9. Long-context status
Long-context behavior is not resolved for Spark Ollama yet. A long-prefill task timed out at 180 seconds with OLLAMA_NUM_CTX=32768; the expanded practical run timed out at 240 seconds. Before setting num_ctx, the model loaded with a 262144-token context and also stalled.
Spark llama.cpp completed the standalone long-prefill stress task in 5596 ms with 2753.8 prefill t/s.
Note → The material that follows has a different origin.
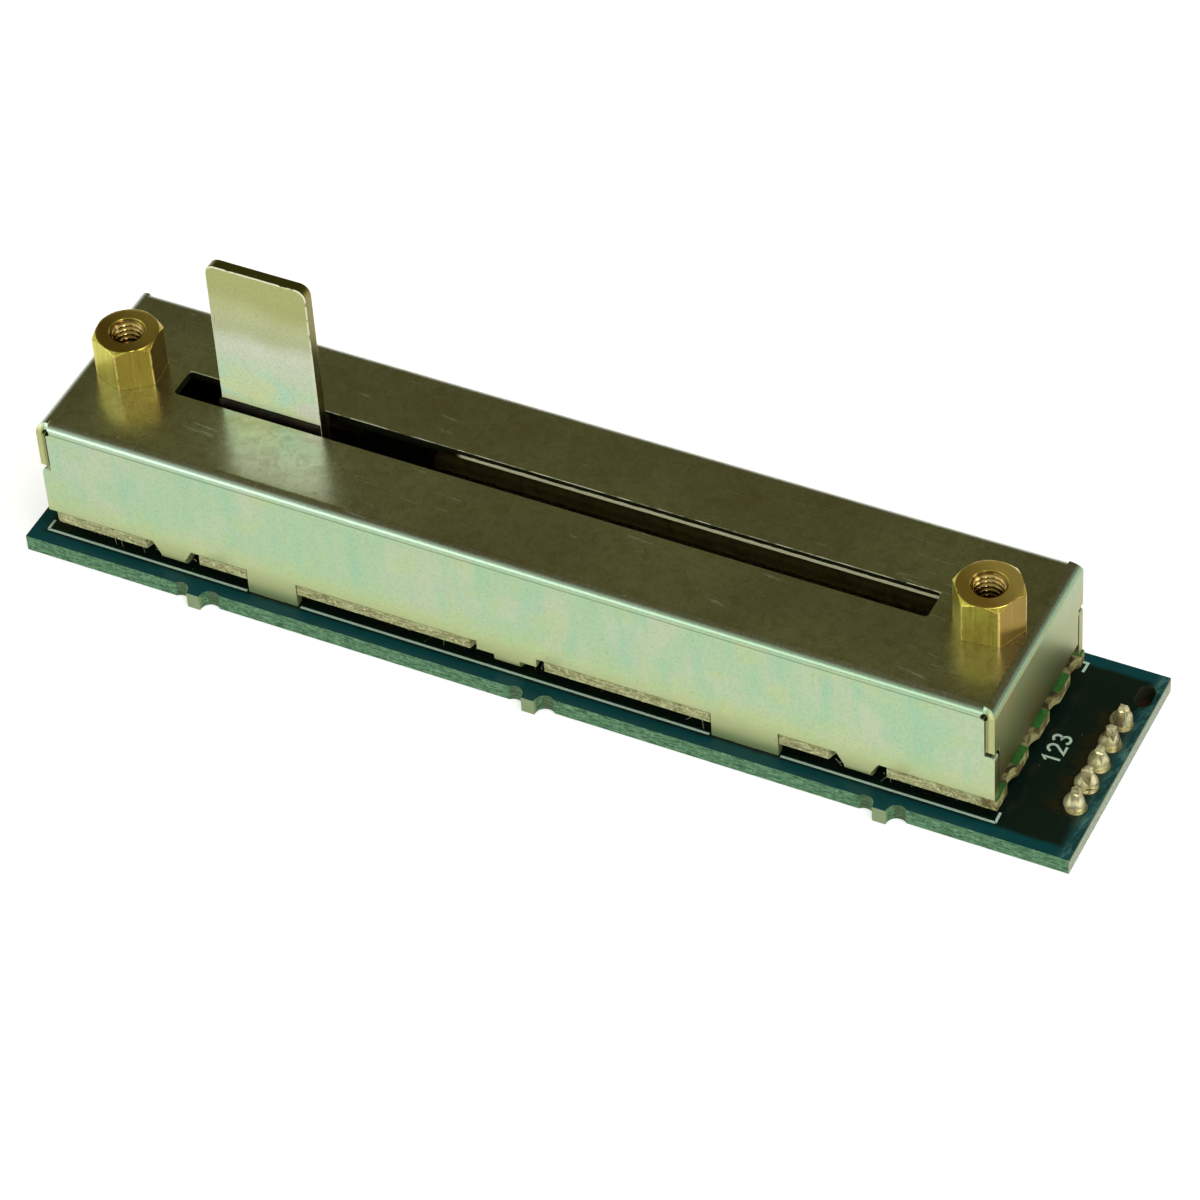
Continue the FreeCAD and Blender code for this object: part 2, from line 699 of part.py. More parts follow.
def make_header_pin(label, across):
    """Square header pin, cut off flush with the board's underside."""
    body = new_body(label, "header_place", across)
    section = new_sketch(body, "XY")
    half = "pin_width / 2"
    add_rectangle(section, f"-{half}", half, f"-{half}", half)
    pad(body, section, "pin_top")
    top = size_of("pin_top")
    rims = [f"Edge{number}" for number, edge in enumerate(body.Tip.Shape.Edges, start=1)
            if abs(edge.BoundBox.ZMin - top) < TOUCH]
    dress(body, "Chamfer", rims, "pin_tip_chamfer")
    return body


def make_solder_joint(label, across):
    """Solder cone with hollow sides, drawn up a header pin."""
    body = new_body(label, "header_place", across)
    profile = new_sketch(body, "XZ")
    add_outline(profile, [
        ("0", "board_thickness"), ("joint_foot_radius", "board_thickness"),
        ("joint_top_radius", "board_thickness + joint_height"),
        ("0", "board_thickness + joint_height")], arcs={1: "joint_side_radius"})
    turn(body, profile)
    passage = new_sketch(body, "XY", "board_thickness + joint_height")
    half = "pin_width / 2"
    add_rectangle(passage, f"-{half}", half, f"-{half}", half)
    pocket(body, passage, "joint_height")
    return body


def make_lever():
    """Blade that the knob pushes onto, rounded at its top corners."""
    body = new_body("lever", "pot_along + slide_rest")
    blade = new_sketch(body, "XZ")
    half = "lever_width / 2"
    add_rectangle(blade, f"-{half}", half, "lever_seat", "lever_top")
    pad(body, blade, "lever_thickness", both=True)
    corners = [(f"-{half}", "lever_top"), (half, "lever_top")]
    dress(body, "Fillet", edges_along(body.Tip, "y", corners), "lever_corner")
    reach = size_of("lever_thickness / 2")
    seat = size_of("lever_seat")
    rims = [f"Edge{number}" for number, edge in enumerate(body.Tip.Shape.Edges, start=1)
            if edge.BoundBox.YLength < TOUCH and edge.BoundBox.ZMax > seat + TOUCH
            and abs(abs(edge.BoundBox.YMax) - reach) < TOUCH]
    dress(body, "Fillet", rims, "lever_edge")
    return body


def make_carriage():
    """Moulded slider body: bored arms on the rods, a neck, and cheeks on the lever."""
    body = new_body("carriage", "pot_along + slide_rest")
    long = "carriage_length / 2"
    wide = "carriage_width / 2"
    waist = "carriage_waist / 2"
    gap = "(carriage_length / 2 - carriage_arm)"
    plan = new_sketch(body, "XY", "carriage_floor")
    add_outline(plan, [
        (f"-{long}", f"-{wide}"), (f"-{gap}", f"-{wide}"), (f"-{gap}", f"-{waist}"),
        (gap, f"-{waist}"), (gap, f"-{wide}"), (long, f"-{wide}"), (long, wide), (gap, wide),
        (gap, waist), (f"-{gap}", waist), (f"-{gap}", wide), (f"-{long}", wide)])
    pad(body, plan, "carriage_height")
    corners = [(f"{end}{place}", f"{side}{wide}")
               for end in ("-", "") for side in ("-", "") for place in (long, gap)]
    dress(body, "Fillet", edges_along(body.Tip, "z", corners), "carriage_corner")
    neck = new_sketch(body, "XY", "carriage_floor + carriage_height")
    add_rectangle(neck, "-neck_length / 2", "neck_length / 2", "-neck_width / 2", "neck_width / 2")
    pad(body, neck, "neck_top - carriage_floor - carriage_height")
    corners = [(f"{end}neck_length / 2", f"{side}neck_width / 2")
               for end in ("-", "") for side in ("-", "")]
    dress(body, "Fillet", edges_along(body.Tip, "z", corners), "carriage_corner")
    cheeks = new_sketch(body, "XY", "neck_top")
    add_rectangle(cheeks, "-lever_width / 2", "lever_width / 2", "-collar_width / 2", "collar_width / 2")
    pad(body, cheeks, "collar_top - neck_top")
    socket = new_sketch(body, "XY", "collar_top")
    add_rectangle(socket, "-(lever_width / 2 + lever_fit)", "lever_width / 2 + lever_fit",
                  "-(lever_thickness / 2 + lever_fit)", "lever_thickness / 2 + lever_fit")
    pocket(body, socket, "collar_top - lever_seat")
    bores = new_sketch(body, "YZ")
    for side in ("-", ""):
        add_circle(bores, f"{side}rod_half_apart", "rod_level", "rod_radius + running_clearance")
    pocket(body, bores, "2 * carriage_length", both=True)
    recess = new_sketch(body, "XY", "carriage_floor")
    add_rectangle(recess, "-(wiper_length / 2 + wiper_fit)", "wiper_length / 2 + wiper_fit",
                  "-(wiper_width / 2 + wiper_fit)", "wiper_width / 2 + wiper_fit")
    pocket(body, recess, "wiper_sheet", back=True)
    pegs = new_sketch(body, "XY", "carriage_floor + wiper_sheet")
    for end in ("-", ""):
        add_circle(pegs, f"{end}wiper_peg_apart / 2", "0", "wiper_peg_radius")
    pad(body, pegs, "2 * wiper_sheet", back=True)
    return body


def make_wiper():
    """Contact spring under the carriage: a plate and two pairs of bent fingers."""
    body = new_body("wiper", "pot_along + slide_rest")
    plate = new_sketch(body, "XY", "carriage_floor")
    add_rectangle(plate, "-wiper_length / 2", "wiper_length / 2", "-wiper_width / 2", "wiper_width / 2")
    pad(body, plate, "wiper_sheet")
    low = "track_top + finger_gap"
    for side in ("-", ""):
        for half in ("-", "+"):
            centre = f"{side}track_middle {half} finger_apart / 2"
            finger = new_sketch(body, "XZ", f"-({centre})")
            add_outline(finger, [
                ("finger_root", "carriage_floor + wiper_sheet / 2"),
                ("finger_root", "carriage_floor"),
                ("finger_tip - finger_contact", low), ("finger_tip", low),
                ("finger_tip + finger_contact", f"{low} + finger_contact / 2"),
                ("finger_tip + finger_contact", f"{low} + finger_contact / 2 + wiper_sheet"),
                ("finger_tip", f"{low} + wiper_sheet"),
                ("finger_tip - finger_contact", f"{low} + wiper_sheet"),
                ("finger_root + finger_contact", "carriage_floor"),
                ("finger_root + finger_contact", "carriage_floor + wiper_sheet / 2")])
            pad(body, finger, "finger_width", both=True)
    holes = new_sketch(body, "XY", "carriage_floor")
    for end in ("-", ""):
        add_circle(holes, f"{end}wiper_peg_apart / 2", "0", "wiper_peg_radius + wiper_fit")
    pocket(body, holes, "wiper_sheet", back=True)
    return body


# Place of each terminal from the middle of the potentiometer: both tracks at
# the left end, and the resistance track again at the right end.
TERMINALS = {
    "terminal_1": ("-terminal_place", "-terminal_across"),
    "terminal_2": ("-terminal_place", "terminal_across"),
    "terminal_3": ("terminal_place", "-terminal_across"),
}
PIN_COUNT = int(size_of("header_pins"))
PEG_ALONG = "(support_face - support_foot_reach / 2)"
PEG_ACROSS = "(support_width / 2 - support_foot_width / 2)"


def make_all():
    """Every piece of the potentiometer and its board, in building order."""
    bodies = [
        make_circuit_board(),
        make_substrate(),
        make_track("resistance_track", "-track_middle"),
        make_track("collector_track", "track_middle"),
        make_cover(),
        make_standoff("standoff_left", "-", "left_hexagon_turn"),
        make_standoff("standoff_right", "+", "right_hexagon_turn"),
        make_rod("guide_rod_front", "-rod_half_apart"),
        make_rod("guide_rod_back", "rod_half_apart"),
        make_support("rod_support_left", "-"),
        make_support("rod_support_right", ""),
    ]
    for label, (along, across) in TERMINALS.items():
        bodies.append(make_terminal(label, along, across))
    for pin in range(PIN_COUNT):
        across = f"header_middle + header_span / 2 - {pin} * header_pitch"
        bodies.append(make_header_pin(f"header_pin_{pin + 1}", across))
        bodies.append(make_solder_joint(f"solder_joint_{pin + 1}", across))
    bodies += [make_carriage(), make_lever(), make_wiper()]
    return bodies


def export(bodies):
    """Check every object and every piece, then write one file a piece."""
    for item in doc.Objects:
        if "Invalid" in item.State or "Error" in item.State:
            raise RuntimeError(f"{item.Name} failed: {item.State}")
    for body in bodies:
        shape = body.Shape
        if shape.isNull() or not shape.isValid() or len(shape.Solids) != 1:
            raise RuntimeError(f"{body.Label} is not one valid solid")
    os.makedirs("parts", exist_ok=True)
    for body in bodies:
        body.Shape.exportStep(f"parts/{body.Label}.step")
        print(f"{body.Label}: {body.Shape.Volume:.2f} mm3")


export(make_all())
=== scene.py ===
"""Looks of a slide potentiometer on its narrow circuit board."""
import logging
import math
from dataclasses import dataclass, field
from enum import Enum
from typing import Any, Iterable, Optional, Sequence, Union

import bmesh
import bpy
import numpy as np
from mathutils import Matrix, Vector


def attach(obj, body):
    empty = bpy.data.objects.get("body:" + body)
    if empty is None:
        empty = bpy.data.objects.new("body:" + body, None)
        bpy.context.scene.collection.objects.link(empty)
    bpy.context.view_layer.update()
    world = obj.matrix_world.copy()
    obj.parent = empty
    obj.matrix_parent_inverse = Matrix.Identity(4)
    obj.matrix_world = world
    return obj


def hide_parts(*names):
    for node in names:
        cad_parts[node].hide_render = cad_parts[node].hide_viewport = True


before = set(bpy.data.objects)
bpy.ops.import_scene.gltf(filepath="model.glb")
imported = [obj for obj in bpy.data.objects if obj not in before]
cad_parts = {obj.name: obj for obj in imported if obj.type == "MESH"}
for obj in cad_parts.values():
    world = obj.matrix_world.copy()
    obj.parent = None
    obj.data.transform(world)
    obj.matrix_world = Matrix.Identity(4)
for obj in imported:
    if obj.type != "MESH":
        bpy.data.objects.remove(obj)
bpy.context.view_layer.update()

MM = 0.001
LOG = logging.getLogger("slide_potentiometer")

# Lengths in millimetres, angles in degrees, in the part's frame.
AXIS_Y = -0.29
COVER_X = -2.63
STANDOFF_X = (-42.63, 37.37)
STANDOFF_TURN = (37.4, 6.5)
HEXAGON_HALF = 2.75
BOARD_TOP = 1.6
PIN_X = 47.2
PIN_COUNT = 5
PIN_PITCH = 2.54
FIRST_PIN_Y = 4.64
NUB_MIDDLE = 0.3
NUB_PITCH = 32.15
NUB_END = 11.93
HAIR_LOW = (-48.8, -11.95, 0.06)
HAIR_HIGH = (48.8, 11.95, 29.0)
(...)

Apple ds4 completed the same stress task in the 20 second range, but only passed 1/3 because some outputs were too terse for the scoring rule.
{
"context_length": 32768,
"size": 21889382400,
"size_vram": 0
}
Verify Spark GPU placement directly before drawing conclusions from this result:
docker exec ollama ollama ps
nvidia-smi
10. Next runs
| Priority | Platform | Runtime | Model | Goal |
|---|---|---|---|---|
| 1 | M5 Max | MLX direct | Qwen3-Coder-Next 4-bit / 8-bit | Run the same smoke/code/question/wiki suites against Apple MLX. |
| 2 | DGX Spark | SGLang | Qwen3-Coder-Next / Qwen3-Next NVFP4 | Test optimized agent/code serving. |
| 3 | DGX Spark | vLLM | Qwen3.6 FP8/NVFP4 | Test OpenAI-compatible serving with prefix cache and FP8 KV. |
| 4 | DGX Spark | llama-server CUDA | Qwen3.6 GGUF or Coder-Next GGUF | Check whether larger GGUF candidates beat the current 30B default. |
| 5 | Cloud via M5 | Gemini CLI/API | Gemini 3 Flash and Gemini 3.1 Pro profiles | Run the same smoke/code/question/wiki suites as a cloud comparison lane. |
| 6 | M5 Max | ds4-server | DeepSeek V4 Flash | Re-run with expanded structured-output and wiki tasks after settings changes. |
11. Public scripts
The public bundle includes the benchmark runner, wrappers, tunnel examples, and a redaction check. It intentionally omits raw run logs, SSH known-hosts files, LAN addresses, MAC addresses, hostnames, usernames, and private paths.
| File | Purpose |
|---|---|
README.md | Setup, endpoint defaults, tunnel usage, and publishing hygiene. |
bench.py | Benchmark runner for ds4, Spark Ollama, and llama.cpp. |
run-spark.sh | Spark Ollama wrapper. |
run-ds4.sh | Apple ds4 wrapper. |
run-llama.sh | llama.cpp wrapper. |
run-both.sh | ds4 plus Spark Ollama wrapper. |
run-practical-all.sh | All built-in suites across ds4, Spark Ollama, and Spark llama.cpp. |
pull-ollama.py | Pull an Ollama model through the configured local tunnel. |
spark-tunnel.example.sh | Placeholder SSH tunnel for remote Ollama. |
spark-llama-tunnel.example.sh | Placeholder SSH tunnel for remote llama.cpp. |
spark-llama-cpp-server.sh | Host-side helper for building and launching llama-server. |
redaction-check.sh | Scan generated files before publishing. |
MANIFEST.txt | Bundle file list. |
bench.py redacts non-local endpoint hosts in runs.jsonl. Use --show-endpoints only for private notes.
12. Reproduce
Download the public bundle into a bench-local-ai folder, then run the same dated task set. Keep the generated summary public and run the redaction check before publishing raw records.
mkdir -p bench-local-ai
cd bench-local-ai
base='https://learntoprompt.org/downloads/bench-local-ai'
for file in \
bench.py pull-ollama.py \
run-ds4.sh run-spark.sh run-llama.sh run-both.sh \
run-practical-all.sh \
spark-tunnel.example.sh spark-llama-tunnel.example.sh \
spark-llama-cpp-server.sh redaction-check.sh; do
curl -fsSLO "$base/$file"
done
chmod +x *.py *.sh
# Spark Ollama daily-agent run
SPARK_MODEL='qwen3-coder:30b' ./run-spark.sh 3 --exclude-kind long-context --timeout 90
# Spark candidate run
SPARK_MODEL='qwen3-coder-next:q4_K_M' ./run-spark.sh 3 --exclude-kind long-context --timeout 180
# Spark llama.cpp current default
LLAMA_MODEL='qwen3-coder-30b.gguf' ./run-llama.sh 3 --exclude-kind long-context --timeout 180
# Full practical suite
LLAMA_MODEL='qwen3-coder-30b.gguf' ./run-practical-all.sh 1 --timeout 240
# Apple ds4 run
./run-ds4.sh 3 --timeout 240
# Check generated files before publishing
./redaction-check.sh results
For every new run, publish the date, hardware, runtime, exact model tag, quantization, context, thinking mode, task set, pass rate, median wall time, and the reason the profile was promoted or rejected. For cloud comparison runs, also publish first-token latency, cost per task, and whether credentials were loaded only from the environment or provider auth.